One will find quite a number of poems dealing with death. No surprise here. Our lives the last few years have been restricted; many people separated from their families and loved ones. Death is a writer’s topic, the poet ponders not just loss but the meaning of life. Magruder writes, “Many of our contemporary poems enter into that conflict between the self and the collective—not to resolve it, which would be impossible, but to clarify our position.”

The Best American Poetry 2022 is not a collection of sweets. Many of the poems do not linger in the mouth or want you to read them more than once. Exceptions are “Inaugural” by Jericho Brown, “Marriage” by Cathy Linh Che, “Let Me” by Camille T. Dungy, “Against Death” by Noor Hindi, “Big Clock” by Li-Young Lee, and “Elegy on Fire” by D. A. Powell.

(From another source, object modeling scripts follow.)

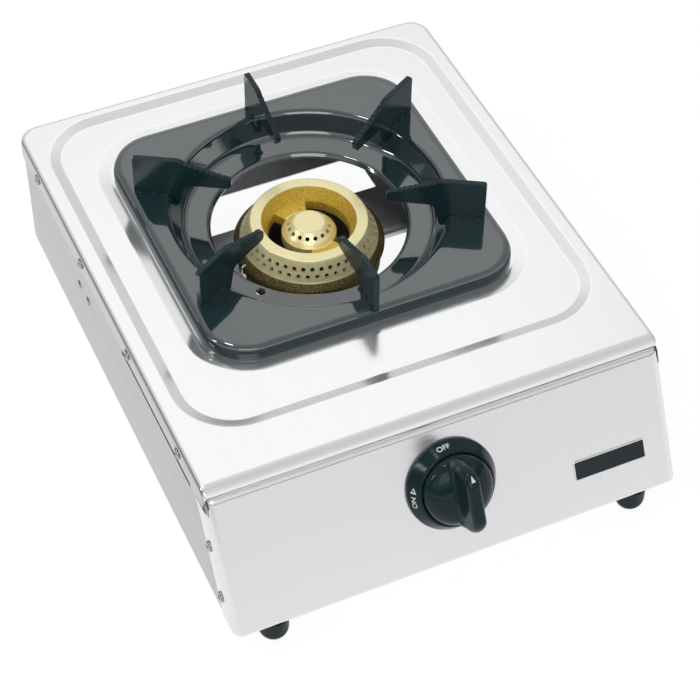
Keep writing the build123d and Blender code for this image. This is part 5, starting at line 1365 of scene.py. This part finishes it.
# %% Tent and card
def build_tent():
    """A wide dome that only mirrors see: a bright window at the back, greyer walls round it."""
    radius, rings, steps = 6000, 20, 64
    points = []
    for ring in range(rings):
        out, height = polar(radius, math.radians(90 * ring / rings))
        points += [(*polar(out, turn), height) for turn in turns(steps)]
    points.append((0, 0, radius))
    last = (rings - 1) * steps
    faces = ring_faces(rings, steps) + [(last + i, last + (i + 1) % steps, rings * steps) for i in range(steps)]
    tree = stage_piece("studio tent", points, faces, only_mirrors=True)
    place = add_node(tree, "ShaderNodeTexCoord").outputs["Object"]
    unit = add_node(tree, "ShaderNodeVectorMath", {0: place}, operation="NORMALIZE").outputs[0]
    toward = add_node(tree, "ShaderNodeVectorMath", {0: unit, 1: WINDOW}, operation="DOT_PRODUCT")
    near = calc(tree, "MULTIPLY_ADD", toward.outputs["Value"], 0.5, 0.5)
    walls = ramp_node(tree, near, [((1 + d) / 2, tone) for d, tone in WALL_TONES])
    parts = add_node(tree, "ShaderNodeSeparateXYZ", {0: unit}).outputs
    front = ramp_node(tree, parts["Z"], FRONT_TONES)
    inputs = {"Value": parts["Y"], "From Min": 0.0, "From Max": -0.3}
    side = add_node(tree, "ShaderNodeMapRange", inputs, interpolation_type="SMOOTHSTEP").outputs[0]
    mix = add_node(tree, "ShaderNodeMix", {0: side, 6: walls, 7: front}, data_type="RGBA").outputs[2]
    set_surface(tree, add_node(tree, "ShaderNodeEmission", {"Color": mix}))


def build_card():
    """A dark card low at the front left. Only mirrors see it: it draws the folded edges."""
    corners = [(-5000, -3000, 6), (-700, -3000, 6), (-700, -240, 6), (-5000, -240, 6)]
    tree = stage_piece("dark card", corners, [(0, 1, 2, 3)], only_mirrors=True)
    set_surface(tree, add_node(tree, "ShaderNodeBsdfPrincipled", {"Base Color": (0.02, 0.02, 0.02, 1)}))


build_tent()
build_card()

# %% Lamps
def add_lamp(name, place, target, size, power, size_y=None):
    """A soft rectangular lamp that faces a target, in millimetres."""
    data = bpy.data.lights.new(name, "AREA")
    data.shape = "RECTANGLE"
    data.size, data.size_y = size * MM, (size_y or size) * MM
    data.energy = power
    lamp = link_object(name, data)
    direction = (Vector(target) - Vector(place)).normalized()
    facing = direction.to_track_quat("-Z", "Y").to_matrix().to_4x4()
    lamp.matrix_world = Matrix.Translation(Vector(place) * MM) @ facing


add_lamp("key from the front left", (-500, -1150, 1400), (0, 0, 60), 900, 5)
add_lamp("narrow lamp at the left", (-1250, 250, 1000), (0, -160, 60), 60, 2.4, 500)
add_lamp("small lamp overhead", (-300, 350, 1500), (0, 0, 80), 150, 1.5)
print("lamps:", len(bpy.data.lights))

# %% [markdown]
# ## View transform
# Colours are shown through the Standard view transform.

# %% View transform
bpy.context.scene.view_settings.view_transform = "Standard"
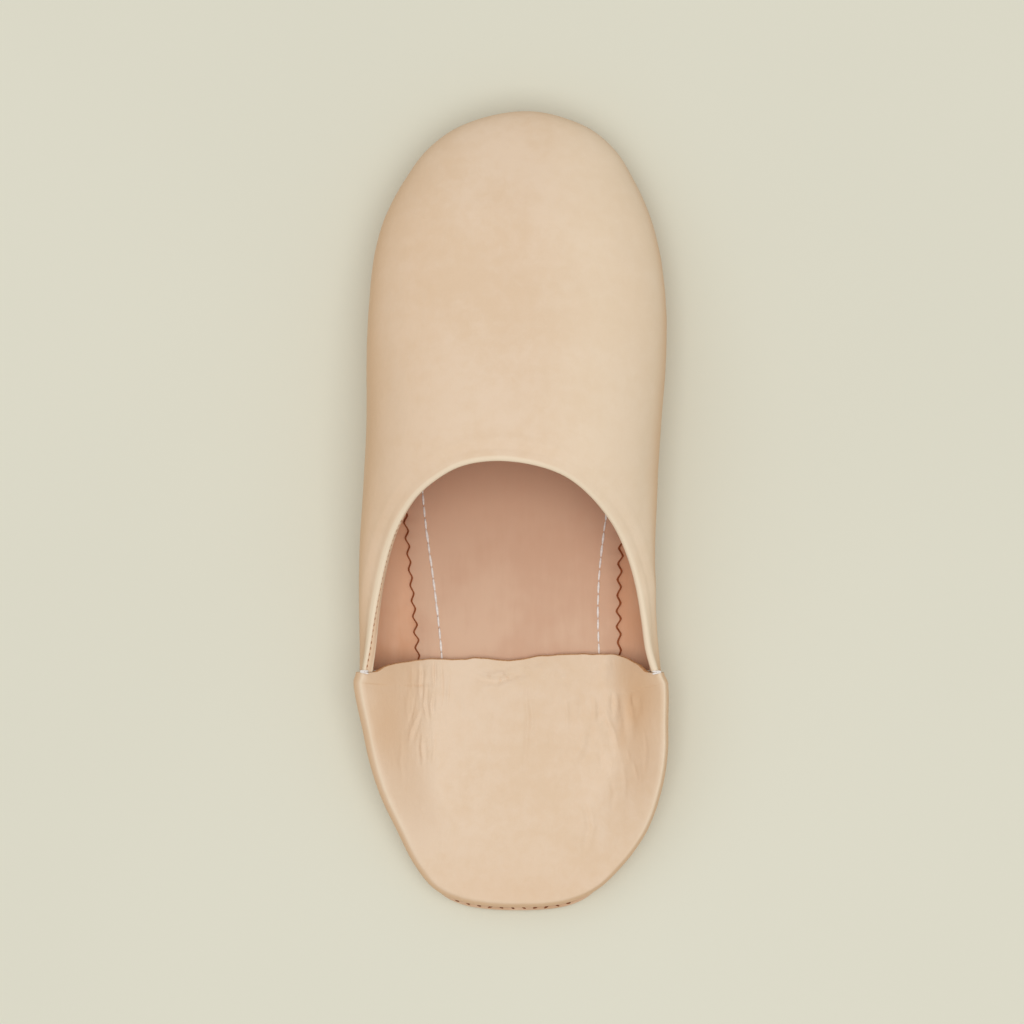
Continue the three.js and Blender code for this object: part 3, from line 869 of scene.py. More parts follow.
ribs = [divide(np.vstack([w, t[1:]]), vamp_rows) for w, t in zip(wall, top)]
vamp_grid = np.concatenate([margin, np.stack(ribs)], axis=1)
from_collar = np.linalg.norm(np.diff(vamp_grid, axis=1), axis=-1)[:, ::-1].cumsum(axis=1)[:, ::-1]
from_collar = np.concatenate([from_collar, np.zeros((VAMP_RIBS + 1, 1))], axis=1)
print("vamp grid:", vamp_grid.shape[:2], "throat at", vamp_grid[VAMP_RIBS // 2, -1].round(1))

# %% [markdown]
# The relief of the vamp is slight: a shallow groove under the band, a faint ridge a finger's
# breadth from the collar where the turned edge ends below the leather, and slow waves over the toe.

# %% The vamp's relief
vamp_normals = grid_normals(vamp_grid)
for end in (0, -1):
    vamp_normals[end, :, 1] = 0
vamp_normals /= np.linalg.norm(vamp_normals, axis=-1, keepdims=True)
band = BAND_HEIGHT * (1 - smooth(from_collar, BAND - 1.3, BAND + 0.3))
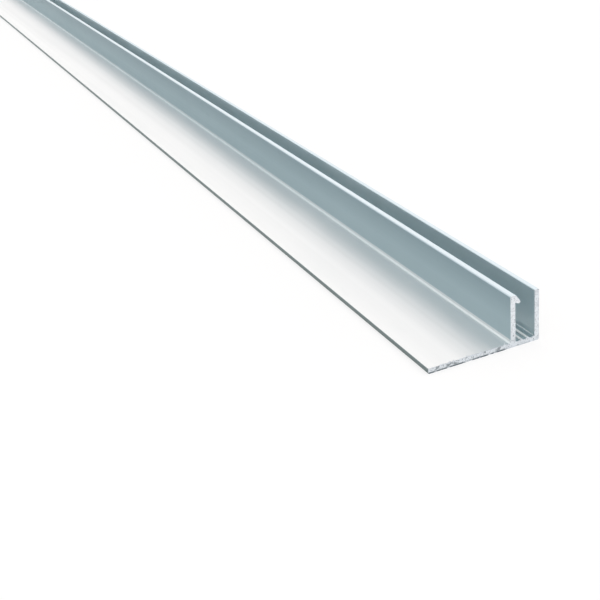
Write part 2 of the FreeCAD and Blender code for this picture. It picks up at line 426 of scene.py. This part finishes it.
class Nodes:
    """Short ways to place and link nodes in one tree."""

    def __init__(self, tree):
        self.tree = tree

    def add(self, kind, values=None, **settings):
        """A node, with settings as its attributes and values as its inputs: a number, a colour or a link."""
        node = self.tree.nodes.new(kind)
        for name, setting in settings.items():
            setattr(node, name, setting)
        for name, value in (values or {}).items():
            socket = node.inputs[name]
            if isinstance(value, bpy.types.NodeSocket):
                self.tree.links.new(value, socket)
            else:
                socket.default_value = value
        return node

    def math(self, operation, a, b=0.0, clamp=False):
        node = self.add("ShaderNodeMath", {0: a, 1: b}, operation=operation, use_clamp=clamp)
        return node.outputs[0]

    def remap(self, value, low, high, to_low=0.0, to_high=1.0, smooth=True):
        node = self.add(
            "ShaderNodeMapRange",
            {"Value": value, "From Min": low, "From Max": high, "To Min": to_low, "To Max": to_high},
            interpolation_type="SMOOTHSTEP" if smooth else "LINEAR",
        )
        return node.outputs["Result"]

    def mix(self, amount, a, b):
        node = self.add("ShaderNodeMix", data_type="RGBA")
        for index, value in ((0, amount), (6, a), (7, b)):
            if isinstance(value, bpy.types.NodeSocket):
                self.tree.links.new(value, node.inputs[index])
            else:
                node.inputs[index].default_value = value
        return node.outputs[2]

    def noise(self, vector, scale, detail=2.0, roughness=0.5):
        node = self.add(
            "ShaderNodeTexNoise",
            {"Vector": vector, "Scale": scale, "Detail": detail, "Roughness": roughness},
        )
        return node.outputs["Fac"]

    def stretch(self, vector, scale):
        node = self.add("ShaderNodeMapping", {"Vector": vector, "Scale": scale})
        return node.outputs["Vector"]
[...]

The meat of Magruder’s book can be found in the challenging work of Terrance Hayes and Jason Koo. Koo’s “The Rest Is Silence” is 17 pages. Seldom do we find publications embracing the long poem. So kudos to Copper Nickel for opening the door.

The best thing about The Best American Poetry 2022 is the Contributors’ Notes and Comments at the back of the book. Here we find the writers explaining why they wrote their poems. For the general reader this is a coupon or a meal pass. It’s a ticket of information that is often frowned on in workshops. People are encouraged to stuff their mouths with explanations and ignore the poet in the room. Just experience words and sounds, no need to pause and search for meaning. But hey—everyone loves Google.

The 75 poems in this book are just a slice of the good poetry being written in our country right now. One hungers for more and perhaps a few poems with extra spice or toppings.